A chiadeira do Estadão vaza para a página 3 — reservada aos editoriais afinadíssimos à fina flor do conservadorismo. Enfileira-se ali um bom punhado de recados do jornal ao governador paulista. “É sabido que Serra quer ser presidente desde criancinha. Mas a relutância em assumir a sua legítima aspiração, pela qual trabalha em surdina, já faz com que se diga que ele não tem medo do poder — tem medo do voto”, provoca o editorial.

“Por enquanto não há quem entenda o que ele tem a ganhar se comportando como candidato clandestino — que apenas em conversas reservadas admite a candidatura, revelando aos privilegiados interlocutores o mais clamoroso segredo de polichinelo da sucessão presidencial”, acrescenta o Estadão, que ainda empareda Serra: “A esta altura, ou ele disputa o Planalto ou sai da vida pública”.

O leitor tucano que passar para O Globo tampouco terá alívio. Merval Pereira, em sua coluna, avisa que a candidatura Dilma, além de ter mais apelo social, pode ter também a preferência do mercado. O motivo da preocupação atenderia pelo nome de Henrique Meirelles, presidente do Banco Central. Segundo o colunista de O Globo, Meirelles “vem mandando sinais aos investidores internacionais sobre ‘o risco Serra’”.

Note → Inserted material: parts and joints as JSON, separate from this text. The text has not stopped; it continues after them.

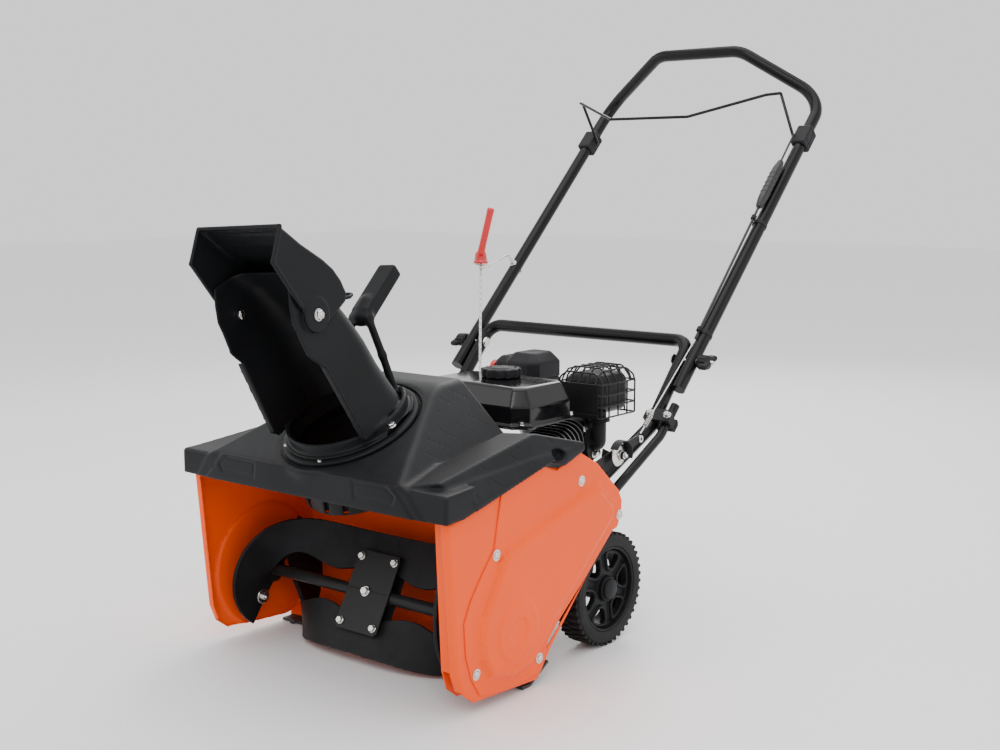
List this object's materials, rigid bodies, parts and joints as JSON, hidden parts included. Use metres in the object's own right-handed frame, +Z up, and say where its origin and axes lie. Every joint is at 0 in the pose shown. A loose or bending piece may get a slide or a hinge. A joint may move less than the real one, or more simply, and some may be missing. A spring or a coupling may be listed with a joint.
{
  "type": "snow blower",
  "caption": "Walk-behind single-stage snow blower with a rubber-paddle rotor, turning chute, small petrol engine, two wheels and a folding tube handle with a safety bail.",
  "frame": {"origin": "middle of the whole object in plan, on the ground", "axes": "+X to the operator's right, +Y from the rotor towards the operator, +Z up"},
  "size_m": [0.608, 1.3205, 1.034],
  "materials": {
    "orange_paint": "semi-gloss powder coat",
    "cover_plastic": "fine satin grain",
    "black_tube": "gloss enamel",
    "black_steel": "satin enamel",
    "engine_plastic": "moulded, glossy",
    "engine_matte": "moulded, matt",
    "cast_alloy": "as cast",
    "zinc": "bright zinc plate",
    "dark_steel": "plain turned steel",
    "chute_plastic": "satin grain",
    "paddle_rubber": "moulded rubber, scuffed",
    "wheel_rubber": "ribbed tread",
    "belt_rubber": "fabric-backed rubber",
    "red_plastic": "moulded, glossy",
    "rope": "braided cord",
    "cable_sheath": "smooth vinyl",
    "wear_steel": "worn black"
  },
  "bodies": {
    "chassis": {"left_side_plate": "orange_paint", "right_side_plate": "orange_paint", "inner_wall": "orange_paint", "housing_shell": "orange_paint", "top_cover": "cover_plastic", "belt_cover": "orange_paint", "scraper_bar": "wear_steel", "engine_deck": "black_steel", "wheel_axle": "zinc", "lower_handle": "black_tube", "handle_stays": "black_tube", "tube_clips": "engine_matte", "handle_bolts": "zinc", "crankcase": "cast_alloy", "fan_housing": "engine_plastic", "recoil_housing": "engine_plastic", "cylinder_block": "cast_alloy", "head_cover": "black_steel", "fuel_tank": "engine_plastic", "air_filter_box": "engine_matte", "carburettor": "cast_alloy", "muffler": "black_steel", "muffler_guard": "black_steel", "exhaust_pipe": "black_steel", "rotor_bearings": "dark_steel", "drive_belt": "belt_rubber", "starter_rope": "rope", "clutch_cable_lower": "cable_sheath", "cover_screws": "zinc", "chute_ring": "chute_plastic"},
    "rotor": {"rotor_shaft": "black_steel", "paddle_a": "paddle_rubber", "paddle_b": "paddle_rubber", "centre_plates": "black_steel", "end_brackets": "black_steel", "rotor_bolts": "zinc", "rotor_pulley": "dark_steel"},
    "crank": {"crankshaft": "dark_steel", "flywheel": "cast_alloy", "engine_pulley": "dark_steel"},
    "clutch": {"clutch_lever": "zinc"},
    "idler": {"idler_pulley": "dark_steel"},
    "wheel_l": {"wheel_left": "wheel_rubber"},
    "wheel_r": {"wheel_right": "wheel_rubber"},
    "chute": {"chute": "chute_plastic", "chute_handle": "chute_plastic", "deflector_bolts": "zinc"},
    "deflector": {"deflector": "chute_plastic"},
    "upper_handle": {"upper_handle": "black_tube", "bail_brackets": "engine_matte", "rope_guide": "zinc", "clutch_cable_upper": "cable_sheath"},
    "bail": {"bail": "black_tube"},
    "knob_l": {"knob_left": "engine_matte"},
    "knob_r": {"knob_right": "engine_matte"},
    "grip": {"starter_grip": "red_plastic", "pull_rope": "rope"},
    "recoil": {"recoil_pulley": "engine_matte"},
    "cap": {"fuel_cap": "engine_matte"},
    "choke": {"choke_knob": "red_plastic"}
  },
  "joints": [
    {"name": "rotor_spin", "type": "hinge", "parent": "chassis", "child": "rotor", "pos_m": [0, -0.3569, 0.104], "axis": [1, 0, 0], "continuous": true},
    {"name": "crank_spin", "type": "hinge", "parent": "chassis", "child": "crank", "pos_m": [0, -0.1419, 0.25], "axis": [1, 0, 0], "continuous": true},
    {"name": "clutch_swing", "type": "hinge", "parent": "chassis", "child": "clutch", "pos_m": [0.255, -0.0519, 0.318], "axis": [1, 0, 0], "range_deg": [0, 5], "deforming": ["drive_belt"]},
    {"name": "idler_spin", "type": "hinge", "parent": "clutch", "child": "idler", "pos_m": [0.254, -0.2194, 0.2758], "axis": [1, 0, 0], "continuous": true},
    {"name": "wheel_left_spin", "type": "hinge", "parent": "chassis", "child": "wheel_l", "pos_m": [-0.229, -0.0709, 0.095], "axis": [1, 0, 0], "continuous": true},
    {"name": "wheel_right_spin", "type": "hinge", "parent": "chassis", "child": "wheel_r", "pos_m": [0.229, -0.0709, 0.095], "axis": [1, 0, 0], "continuous": true},
    {"name": "chute_swivel", "type": "hinge", "parent": "chassis", "child": "chute", "pos_m": [0, -0.4143, 0.3926], "axis": [0, -0.4321, 0.9018], "range_deg": [-96, 84]},
    {"name": "deflector_tilt", "type": "hinge", "parent": "chute", "child": "deflector", "pos_m": [0.00691, -0.56881, 0.5725], "axis": [0.9938, 0.1005, 0.0482], "range_deg": [0, 45]},
    {"name": "handle_fold", "type": "hinge", "parent": "chassis", "child": "upper_handle", "pos_m": [0, 0.1781, 0.449], "axis": [1, 0, 0], "range_deg": [-80, 0], "deforming": ["clutch_cable_lower"]},
    {"name": "bail_squeeze", "type": "hinge", "parent": "upper_handle", "child": "bail", "pos_m": [0, 0.5801, 0.84404], "axis": [1, 0, 0], "range_deg": [-64, 0], "stiffness_Nm_per_rad": 0.8, "springref_deg": 34.38},
    {"name": "knob_left_turn", "type": "hinge", "parent": "chassis", "child": "knob_l", "pos_m": [-0.27, 0.1781, 0.449], "axis": [1, 0, 0], "continuous": true},
    {"name": "knob_right_turn", "type": "hinge", "parent": "chassis", "child": "knob_r", "pos_m": [0.27, 0.1781, 0.449], "axis": [1, 0, 0], "continuous": true},
    {"name": "grip_pull", "type": "slide", "parent": "chassis", "child": "grip", "axis": [0, 0, 1], "range_m": [0, 0.7], "stiffness_N_per_m": 15, "springref_m": -0.1, "deforming": ["pull_rope"]},
    {"name": "recoil_spin", "type": "hinge", "parent": "chassis", "child": "recoil", "pos_m": [-0.066, -0.1419, 0.25], "axis": [1, 0, 0], "range_deg": [0, 711]},
    {"name": "fuel_cap_twist", "type": "hinge", "parent": "chassis", "child": "cap", "pos_m": [0.002, -0.0459, 0.43], "axis": [0, 0, 1], "range_deg": [0, 90]},
    {"name": "choke_turn", "type": "hinge", "parent": "chassis", "child": "choke", "pos_m": [-0.127, 0.1001, 0.412], "axis": [1, 0, 0], "range_deg": [0, 90]}
  ],
  "couplings": [
    {"joint": "crank_spin", "follows": "rotor_spin", "ratio": 2.63},
    {"joint": "idler_spin", "follows": "rotor_spin", "ratio": -3.39},
    {"joint": "clutch_swing", "follows": "bail_squeeze", "ratio": -0.07812},
    {"joint": "recoil_spin", "follows": "grip_pull", "rad_per_m": 17.7}
  ]
}
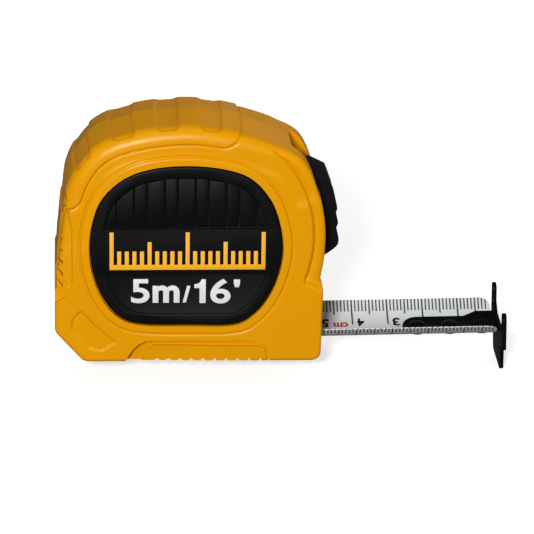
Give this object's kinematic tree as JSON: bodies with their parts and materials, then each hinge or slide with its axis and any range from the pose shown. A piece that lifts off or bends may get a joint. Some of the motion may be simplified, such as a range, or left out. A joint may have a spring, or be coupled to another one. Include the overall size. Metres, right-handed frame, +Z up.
{
  "type": "pocket tape measure",
  "caption": "Pocket tape measure with a two-part moulded case, dished steel blade pulled partly out, floating end hook, front thumb lock and belt clip.",
  "frame": {"origin": "centre of the overall bounding box at its lowest level, which is the lower edge of the end hook's lip", "axes": "+X is the way the blade is pulled out, +Y is towards the side with the belt clip, +Z is up from the case's flat underside to its crown"},
  "size_m": [0.125, 0.0382, 0.0746],
  "materials": {
    "case_yellow_near": "satin",
    "case_yellow_far": "satin",
    "badge_black_near": "matte",
    "badge_black_far": "matte",
    "screw_zinc_1": "satin",
    "screw_zinc_2": "satin",
    "screw_zinc_3": "satin",
    "screw_zinc_4": "satin",
    "spindle_plastic": "matte",
    "guide_rubber": "matte",
    "clip_steel": "satin",
    "clip_screw_zinc": "satin",
    "drum_plastic": "matte",
    "cap_plastic": "matte",
    "spring_steel": "satin",
    "coil_paint": "satin",
    "blade_paint": "satin",
    "hook_black": "satin",
    "rivet_black_1": "satin",
    "rivet_black_2": "satin",
    "rivet_black_3": "satin",
    "lock_black": "matte",
    "arm_plastic": "matte"
  },
  "bodies": {
    "case": {"near_shell": "case_yellow_near", "far_shell": "case_yellow_far", "near_badge": "badge_black_near", "far_badge": "badge_black_far", "case_screw_1": "screw_zinc_1", "case_screw_2": "screw_zinc_2", "case_screw_3": "screw_zinc_3", "case_screw_4": "screw_zinc_4", "spindle": "spindle_plastic", "mouth_guide": "guide_rubber", "belt_clip": "clip_steel", "belt_clip_screw": "clip_screw_zinc"},
    "reel": {"drum": "drum_plastic", "drum_cap": "cap_plastic", "mainspring": "spring_steel", "blade_coil": "coil_paint"},
    "tape": {"blade": "blade_paint", "rivet_1": "rivet_black_1", "rivet_2": "rivet_black_2", "rivet_3": "rivet_black_3"},
    "end_hook": {"hook": "hook_black"},
    "lock": {"lock_button": "lock_black", "lock_arm": "arm_plastic"}
  },
  "joints": [
    {"name": "reel_spin", "type": "hinge", "parent": "case", "child": "reel", "pos_m": [-0.02562, 0, 0.04172], "axis": [0, 1, 0], "range_deg": [-26, 125]},
    {"name": "blade_slide", "type": "slide", "parent": "case", "child": "tape", "axis": [0.9999, 0, 0.0166], "range_m": [-0.048, 0.01]},
    {"name": "hook_float", "type": "slide", "parent": "tape", "child": "end_hook", "axis": [0.9999, 0, 0.0166], "range_m": [-0.0005, 0.0005]},
    {"name": "lock_slide", "type": "hinge", "parent": "case", "child": "lock", "pos_m": [-0.02562, 0, 0.04172], "axis": [0, 1, 0], "range_deg": [0, 10]}
  ],
  "couplings": [
    {"joint": "blade_slide", "follows": "reel_spin", "m_per_rad": -0.022}
  ]
}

Na coluna “Panorama Político”, mais drama: “A oposição está tensa com os últimos movimentos no entorno do governador Aécio Neves. Avaliam que não são espontâneas manifestações como as de que Minas não ficará a reboque de São Paulo ou da claque gritando ‘Aécio presidente’. Os aliados do mineiro reiteram que ele se retirou da sucessão. Mas líderes da oposição interpretam os últimos fatos como uma tentativa para empurrar José Serra para fora do tatame presidencial”.

Força-tarefa

É preciso passar pelas páginas da Folha de S.Paulo para ter algum alívio ante tamanhas adversidades. “O PSDB de São Paulo decidiu antecipar, para o fim deste mês, as inserções na TV que seriam em junho. No último Datafolha, o tucano caiu de 41% para 38% na Região Sudeste, enquanto Dilma subiu de 19% para 24%”, registra a Folha. “Essa mobilização serviria de antídoto para o impacto das enchentes no estado e para as crises enfrentadas pelo prefeito de São Paulo, Gilberto Kassab (DEM), como o anúncio do aumento do IPTU e das tarifas de ônibus e a recente cassação (atualmente suspensa).”

O jornal paulista informa que a prioridade das prioridades tucanas é impedir que a candidatura Serra se desidrate em seu principal reduto — São Paulo. É justamente no estado governado desde 1995 pelo PSDB que o staff serrista preparou uma “força-tarefa” para “estancar a queda do potencial candidato” e “fazê-lo superar Dilma em até 4 milhões de votos”. A missão ficará a cargo de um grupo de 47 coordenadores regionais.

Uma revista semanal divulga uma meta mais ambiciosa: “A intenção dos tucanos é conseguir, em outubro, uma frente acima de 5 milhões de votos sobre Dilma em território paulista. Eles fazem esse cálculo com base no resultado eleitoral do primeiro turno de 2006. Há quatro anos, Geraldo Alckmin (PSDB) obteve 11,9 milhões de votos em São Paulo. Lula ficou com 8 milhões. Agora, como Dilma não é Lula e não tem uma história política no estado, a expectativa do PSDB é ampliar essa distância sobre o PT na sucessão presidencial deste ano”.

Milhão a milhão pode até fazer uma eleição. Mas a ousada conta do tucanato omite que nas mesmas eleições 2006, depois que o golpismo da mídia foi esvaziado, a vantagem do presidenciável do PSDB despencou. No 2º turno, Alckmin encolheu, Lula se recuperou, e a dianteira foi reduzida para pouco mais de 1 milhão de votos. Seja como for, os tucanos já fazem suas as palavras de Janio de Freitas na Folha deste domingo (7): “Se candidato, José Serra terá muito trabalho para reverter os males de sua tática até aqui.”